====== MATERIAL ======

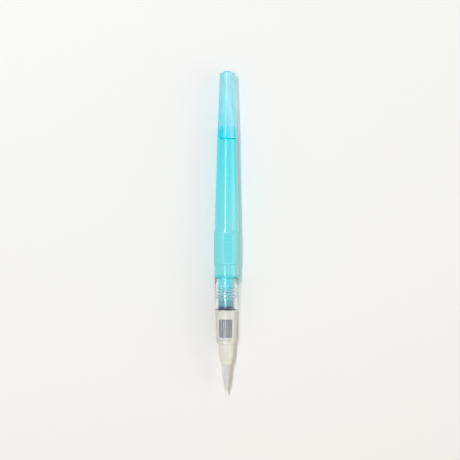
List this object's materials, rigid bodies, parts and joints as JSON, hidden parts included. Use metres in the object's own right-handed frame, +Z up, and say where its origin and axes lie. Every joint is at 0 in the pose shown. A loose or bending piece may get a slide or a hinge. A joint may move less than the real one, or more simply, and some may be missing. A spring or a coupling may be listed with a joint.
{
  "type": "brush pen",
  "caption": "Refillable water brush pen with a squeezable tank, a screw-on clear front section, a pointed filament brush and a pull-off cap parked on the tail.",
  "frame": {"origin": "on the resting surface, below the middle of the pen's length with the cap parked on the tail", "axes": "+Y along the pen from the brush point to the cap, +Z up on the press panel's side, +X to the right"},
  "size_m": [0.0142, 0.1808, 0.0136],
  "materials": {
    "cap_plastic": "clear pale aqua moulded plastic",
    "tank_plastic": "translucent aqua polyethylene, satin on the grip band",
    "clear_plastic": "clear polished plastic",
    "ivory_plastic": "smooth ivory",
    "feed_plastic": "finned grey",
    "tube_plastic": "translucent white",
    "slate_plastic": "smooth slate blue",
    "slate_rubber": "satin dark slate",
    "nose_plastic": "smooth ivory",
    "melted_nylon": "melted filament",
    "nylon_filament": "fine white nylon filaments"
  },
  "bodies": {
    "tank_body": {"tank": "tank_plastic"},
    "stopper_body": {"stopper": "slate_plastic", "o_ring": "slate_rubber", "gasket": "slate_rubber"},
    "section_body": {"section_shell": "clear_plastic", "nib_holder": "ivory_plastic", "feed": "feed_plastic", "feed_tube": "tube_plastic", "brush_ferrule": "nose_plastic", "tuft_disc": "melted_nylon", "bristle_root": "nylon_filament"},
    "tuft_body": {"bristles": "nylon_filament"},
    "cap_body": {"cap": "cap_plastic"}
  },
  "joints": [
    {"name": "cap_pull", "type": "slide", "parent": "tank_body", "child": "cap_body", "axis": [0, 1, 0], "range_m": [0, 0.02]},
    {"name": "section_travel", "type": "slide", "parent": "tank_body", "child": "stopper_body", "axis": [0, -1, 0], "range_m": [0, 0.016]},
    {"name": "section_screw", "type": "hinge", "parent": "stopper_body", "child": "section_body", "pos_m": [0, -0.04085, 0.0068], "axis": [0, -1, 0], "range_deg": [0, 2880]},
    {"name": "tuft_bend", "type": "hinge", "parent": "section_body", "child": "tuft_body", "pos_m": [0, -0.07455, 0.0068], "axis": [0, 0, 1], "range_deg": [-30, 30], "stiffness_Nm_per_rad": 0.001}
  ],
  "couplings": [
    {"joint": "section_screw", "follows": "section_travel", "rad_per_m": 3141.6}
  ]
}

======

Copy out every line of the data above, exactly as given.

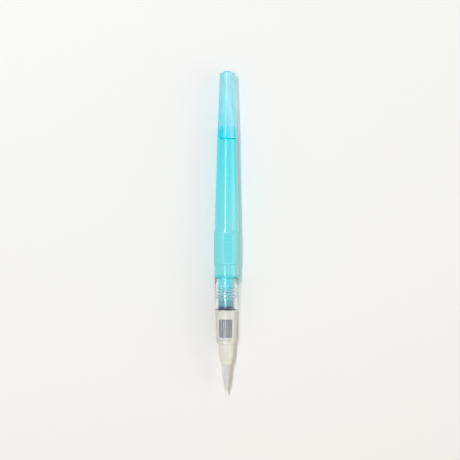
List this object's materials, rigid bodies, parts and joints as JSON, hidden parts included. Use metres in the object's own right-handed frame, +Z up, and say where its origin and axes lie. Every joint is at 0 in the pose shown. A loose or bending piece may get a slide or a hinge. A joint may move less than the real one, or more simply, and some may be missing. A spring or a coupling may be listed with a joint.
{
  "type": "brush pen",
  "caption": "Refillable water brush pen with a squeezable tank, a screw-on clear front section, a pointed filament brush and a pull-off cap parked on the tail.",
  "frame": {"origin": "on the resting surface, below the middle of the pen's length with the cap parked on the tail", "axes": "+Y along the pen from the brush point to the cap, +Z up on the press panel's side, +X to the right"},
  "size_m": [0.0142, 0.1808, 0.0136],
  "materials": {
    "cap_plastic": "clear pale aqua moulded plastic",
    "tank_plastic": "translucent aqua polyethylene, satin on the grip band",
    "clear_plastic": "clear polished plastic",
    "ivory_plastic": "smooth ivory",
    "feed_plastic": "finned grey",
    "tube_plastic": "translucent white",
    "slate_plastic": "smooth slate blue",
    "slate_rubber": "satin dark slate",
    "nose_plastic": "smooth ivory",
    "melted_nylon": "melted filament",
    "nylon_filament": "fine white nylon filaments"
  },
  "bodies": {
    "tank_body": {"tank": "tank_plastic"},
    "stopper_body": {"stopper": "slate_plastic", "o_ring": "slate_rubber", "gasket": "slate_rubber"},
    "section_body": {"section_shell": "clear_plastic", "nib_holder": "ivory_plastic", "feed": "feed_plastic", "feed_tube": "tube_plastic", "brush_ferrule": "nose_plastic", "tuft_disc": "melted_nylon", "bristle_root": "nylon_filament"},
    "tuft_body": {"bristles": "nylon_filament"},
    "cap_body": {"cap": "cap_plastic"}
  },
  "joints": [
    {"name": "cap_pull", "type": "slide", "parent": "tank_body", "child": "cap_body", "axis": [0, 1, 0], "range_m": [0, 0.02]},
    {"name": "section_travel", "type": "slide", "parent": "tank_body", "child": "stopper_body", "axis": [0, -1, 0], "range_m": [0, 0.016]},
    {"name": "section_screw", "type": "hinge", "parent": "stopper_body", "child": "section_body", "pos_m": [0, -0.04085, 0.0068], "axis": [0, -1, 0], "range_deg": [0, 2880]},
    {"name": "tuft_bend", "type": "hinge", "parent": "section_body", "child": "tuft_body", "pos_m": [0, -0.07455, 0.0068], "axis": [0, 0, 1], "range_deg": [-30, 30], "stiffness_Nm_per_rad": 0.001}
  ],
  "couplings": [
    {"joint": "section_screw", "follows": "section_travel", "rad_per_m": 3141.6}
  ]
}